Klinische Arzneimittelstudien: Neuerungen der EU bieten Chance für Deutschland
Ab Montag, den 31. Januar, gibt es in der EU ein neues Genehmigungsverfahren für klinische Arzneimittel-Studien (auch "klinische Prüfungen" genannt). Insbesondere genügt dann ein Studienantrag, über den die Behörden und Ethik-Kommissionen aller beteiligten Staaten gemeinsam entscheiden, statt dass viele nationale Anträge parallel zu stellen sind. Das soll schnellere Genehmigungen ermöglichen und so die EU gegenüber Asien und Nordamerika als Studienregion aufwerten. Grundlagen sind die EU-Verordnung 536/2014 (EU-CTR) und ein neues Informationssystem (CTIS), das alle an einer Studie beteiligten Unternehmen, Behörden, Ethik-Kommissionen und behandelnden Einrichtungen verbindet.
Diese Entwicklung kommentiert Han Steutel, Präsident des Verbands der forschenden Pharma-Unternehmen (vfa): "Die EU hat erkannt, wie wichtig klinische Studien für den Fortschritt der Medizin und für den internationalen Stellenwert des Standorts Europa sind. Das neue Verfahren und das Informationssystem CTIS können wichtige Kata-lysatoren für mehr klinische Forschung zu Arzneimitteln in der EU sein. Damit kann auch Deutschland seine Bedeutung im Studienwesen wieder heben. Dafür sind aber Verbesserungen auf nationaler Ebene nötig. Dazu zählen insbesondere über alle Bundesländer hinweg harmonisierte Vorgaben für den Datenschutz in Studien und zügigere Vertragsabschlüsse zwischen Pharmaunternehmen und mitwirkenden Kliniken oder Praxen. Nötig ist auch mehr Personal, das beim Bundesamt für Arzneimittel und Medizinprodukte und beim Paul Ehrlich Institut Studien betreut, um mehr Beratung für Unternehmen und Institutionen anzubieten, die Studien durchführen wollen."
Das ist wichtig, denn leider fällt Deutschland bei firmenveranlassten klinischen Arzneimittelstudien seit Jahren immer weiter ab. Wurden 2015 noch 683 solcher Studien begonnen, waren es 2020 nur noch 542 (laut Studienregister clinicaltrials.gov). An der Pandemie liegt es nicht: 2020 konnte Spanien bei diesen Studien sogar noch auf 591 zulegen. Dort wurde das Studienwesen aber auch schon vor Jahren grundlegend reformiert. So ist Spanien heute der führende Studienstandort in Europa.

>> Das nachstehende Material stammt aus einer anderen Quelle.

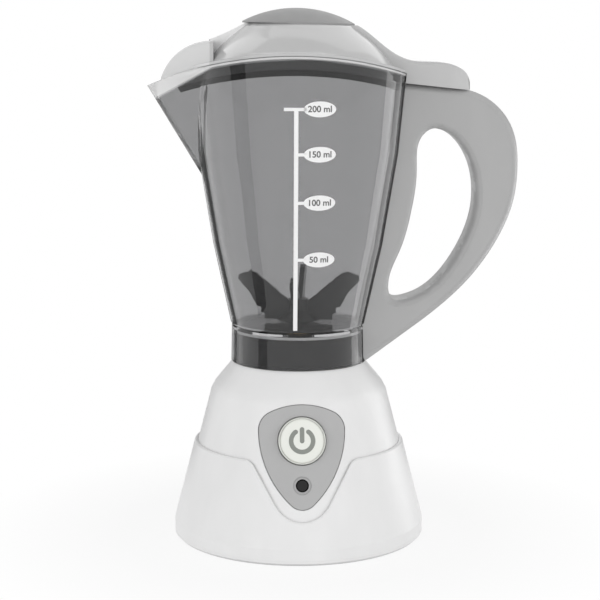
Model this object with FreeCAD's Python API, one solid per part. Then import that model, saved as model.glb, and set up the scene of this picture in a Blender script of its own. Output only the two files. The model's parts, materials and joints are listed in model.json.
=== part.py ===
import FreeCAD, Part
import math
import os
from FreeCAD import Placement, Rotation, Vector

os.makedirs("parts", exist_ok=True)

# A battery toy blender: a conical motor base, a tapered clear jug with an arched
# rim and a pouring spout, a loop handle, and a lift-off lid with a thumb tab.
# Frame: origin on the jug's axis at the resting plane, +Z up, the control panel
# faces -Y, the handle points +X and the spout -X. All sizes are millimetres.

# ---------------------------------------------------------------- base shells
DECK_Z = 61.9            # flat ring that the jug stands on
DECK_R = 22.9
CREASE_Z = 52.8          # the long cone turns into the short top cone here
CREASE_R = 30.4
CREASE_SOFT = 1.3        # width of the bevel that softens the crease, to each side
BAND_R = 43.9            # upright band round the foot
BAND_TOP_Z = 5.5
COVER_WALL = 1.8
JACKET_WALL = 1.2        # the outer jacket stands this far proud of the cover
JACKET_TOP_Z = 33.4
JACKET_EDGE = 0.35       # bevel of the jacket's seam edge
SHELL_FIT = 0.05         # gap between the cover and the jacket round it
NOTCH_Z = 14.2           # lowest point of the jacket's front notch
NOTCH_TOE_R = 10.5
NOTCH_SHOULDER_R = 4.0
NOTCH_SLOPE = 60.0       # slope of the notch's straight sides
PLATE_T = 1.6
PLATE_EDGE = 0.9

# ---------------------------------------------------------------- control panel
BUTTON_Z = 40.3          # height of the button's centre on the cone
BUTTON_R = 7.9
BUTTON_PROUD = 1.0
BUTTON_CROWN = 0.4
BUTTON_TRAVEL = 1.5
BUTTON_GAP = 0.3
BUTTON_FLANGE_R = 9.2
BUTTON_FLANGE_T = 1.2
FLANGE_DEPTH = 3.7       # the flange's front face, below the panel's surface
STEM_R = 2.2
STEM_L = 2.6
PANEL_TOP = 12.0         # from the button's centre up the cone to the panel's top
PANEL_TOP_ARC = 25.0
PANEL_SHOULDER_R = 6.5
PANEL_SHOULDER_X = 7.9
PANEL_SIDE_ARC = 35.0
PANEL_TOE_R = 5.2
PANEL_TOE = 22.9         # from the button's centre down the cone to the panel's toe
PANEL_DEPTH = 1.0        # depth of the panel's seat in the cover
PANEL_PROUD = 0.2
PANEL_GAP = 0.2
LENS_DROP = 14.9         # from the button's centre down the cone to the lens
LENS_R = 2.1
LENS_GAP = 0.1
LENS_TOP = 0.4           # the lens ends this far below the panel's surface
LEAD = 0.5
LENS_DISH_R = 3.05
LENS_DISH = 0.5

# ---------------------------------------------------------------- circuit board
BOARD_DEPTH = 12.0       # the board's front face, below the panel's surface
BOARD_T = 1.0
BOARD_W = 25.0
BOARD_CORNER = 1.5
BOARD_UP = 11.5          # the board's reach above and below the button's centre
BOARD_DOWN = 21.0
STANDOFF_R = 2.0
STANDOFF_X = 10.3
STANDOFF_UP = 9.2
STANDOFF_DOWN = 18.0
CHIP = (3.0, 2.4, 1.2)   # length, width and height of the small chip on the board's back
COIL = (5.0, 4.0, 1.6)
PARTS_X = -6.5           # the chip's centre across the board, and how far it is below
PARTS_DROP = 10.8        # the button; the coil stands level with it on the other side
SWITCH_SIDE = 6.0
SWITCH_H = 2.8
PLUNGER_R = 1.6
PLUNGER_GAP = 0.2
SPRING_R = 5.3
SPRING_WIRE = 0.5
SPRING_TURNS = 3
SPRING_STEPS = 12        # straight steps in each turn

# ---------------------------------------------------------------- battery bay
CELL_R = 5.25
CELL_L = 44.5
CELL_NUB_R = 1.9
CELL_NUB_L = 1.2
CELL_PITCH = 10.8
CELL_LIFT = 0.4          # clearance between the door and the cells
BAY_Y = 3.2              # front wall of the bay, so the plate is whole at the axis
BAY_WALL = 1.2
BAY_END = 2.65           # room for the contacts at each end of the cells
DOOR_GAP = 0.3
DOOR_RIB = 2.2
DOOR_SCREW_OUT = 6.9     # from the cells' end to the door's screw
DOOR_SCREW_SINK = 0.2
DOOR_HEAD_H = 0.9
CONTACT_T = 0.4
CONTACT_W = 8.0

# ---------------------------------------------------------------- drive
GEAR_MODULE = 0.7
GEAR_TEETH = 32
PINION_TEETH = 12
BACKLASH = 0.16
PRESSURE_ANGLE = 20.0
PLATE_Z = 45.0           # underside of the gear plate, the motor hangs from it
GEAR_PLATE_T = 1.6
GEAR_PLATE_R = 27.0
GEAR_PLATE_FRONT = 13.0
GEAR_PLATE_RIB = 1.2
GEAR_PLATE_BOSS = 1.2
GEAR_GAP = 2.4           # between the plate and the drive gear
GEAR_T = 4.0
PINION_EXTRA = 0.8       # the pinion stands past the gear's face at each side
SHAFT_R = 2.0
RUN_FIT = 0.05           # radial running clearance
MOTOR_R = 10.05
MOTOR_FLAT = 15.1
MOTOR_L = 25.0
MOTOR_BOSS_R = 3.1
MOTOR_TAIL = 1.6
MOTOR_TAG = (0.6, 2.4, 3.0)
MOTOR_TAG_X = 7.0
MOTOR_SCREW_IN = 2.0     # from the can's side to its screws
MOTOR_SCREW_R = 1.7
MOTOR_SCREW_L = 3.0
MOTOR_SHAFT_R = 1.0
CLIP_R = 4.0
CLIP_T = 0.8
SPIGOT_IN = 6.0          # from the collar's outside to the round boss that locates the jug
SPIGOT_H = 2.8
KEY_W = 3.0
KEY_OUT = 1.6
BUSH_R = 3.2
BUSH_L = 4.2
DOG_R = 7.0
DOG_CORE_R = 3.0
DOG_T = 1.2
DOG_ANGLE = 40.0
DOG_GAP = 0.4            # axial gap between the two couplings' dogs
DOG_REACH = 2.8

# ---------------------------------------------------------------- jug
COLLAR_R = 23.6
COLLAR_TOP_Z = 74.3
COLLAR_GROOVE = 0.5
WALL = 1.8
FLOOR_Z = 75.2           # inside floor
FLOOR_T = 2.0
WALL_FOOT = (23.7, 75.5)      # radius and height of the wall's foot, its two bends
WALL_LOW_BEND = (29.6, 103.0)        # and its rim; the tapers steepen upwards
WALL_HIGH_BEND = (34.6, 134.0)
WALL_RIM = (37.8, 168.0)
ARCH_R = 124.1           # the rim lies on a cylinder about a Y axis
ARCH_X = -2.5
ARCH_TOP_Z = 167.3
KEEL_X = -34.7           # where the spout's keel leaves the wall
KEEL_Z = 128.8
KEEL_LEAN = 0.6          # outward run for each millimetre of rise
SPOUT_ANGLE = 38.0       # half angle of the spout's V
SPOUT_TIP_R = 3.0
SPOUT_RUN = 31.0
SPOUT_WALL = 2.0
INSERT_FIT = 0.1
INSERT_SKIRT_GAP = 0.35
INSERT_LIFT = 0.4
INSERT_PLATE_T = 1.2
INSERT_BOSS_R = 11.4
INSERT_BOSS_H = 1.0
JUG_BUSH_R = 3.0
BLADE_SHAFT_R = 1.5
SEAL_R = 3.8
SEAL_T = 1.5
SEAL_SINK = 1.0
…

Steutel abschließend: "Mehr klinische Prüfungen am Standort Deutschland nützen allen. Fachkräfte in Kliniken und Arztpraxen können sich durch Mitwirkung an Arzneimittelstudien schon heute mit der Medizin von morgen vertraut machen. Patienten und Patientinnen erhalten durch sie zusätzliche Chancen auf eine wirksamere Behandlung. Und Unternehmen können neue Behandlungsmöglichkeiten schneller zur Zulassung bringen, je zügiger Studien auf den Weg gebracht werden."
Hintergrund: Die EU-Verordnung und das neue Informationssystem
Die EU Clinical Trials Regulation 536/2014 (EU-CTR) verfolgt den Ansatz "eine Studie, ein Antrag". So sollen Antragsteller (Unternehmen, medizinische Einrichtungen, forschende Ärzte) nicht länger zahlreiche Anträge parallel für jedes mitwirkende Land stellen müssen. Auch soll es nicht länger dem Antragsteller überlassen werden, divergierende Änderungswünsche aus verschiedenen Ländern zusammenzuführen. Vielmehr soll der Antragsteller ein konsolidiertes Feedback (typischerweise eine Liste mit Ergänzungs- und Änderungspunkten) zu seinem Studienvorhaben zurückerhalten. Gültig ist das neue Genehmigungsverfahren nicht nur für die EU, sondern den ganzen Europäischen Wirtschaftsraum (EWR), zu dem u.a. auch Norwegen, Island und die Schweiz gehören.
Das Informationssystems für klinische Prüfungen (Clinical Trials Information System = CTIS) ist ein Schlüsselelement des neuen Verfahrens. Über dieses zentrale Internetportal werden nun die Einreichungen und Genehmigungen von Studienanträgen wie auch die Studienüberwachung und die Umsetzung von Transparenzvorgaben gemanagt. Das Internetportal ist nicht öffentlich; jedoch erfolgt von dort aus ein Eintrag jeder Studie in einem öffentlichen Studienregister und später die Veröffentlichung zusammengefasster Studienergebnisse.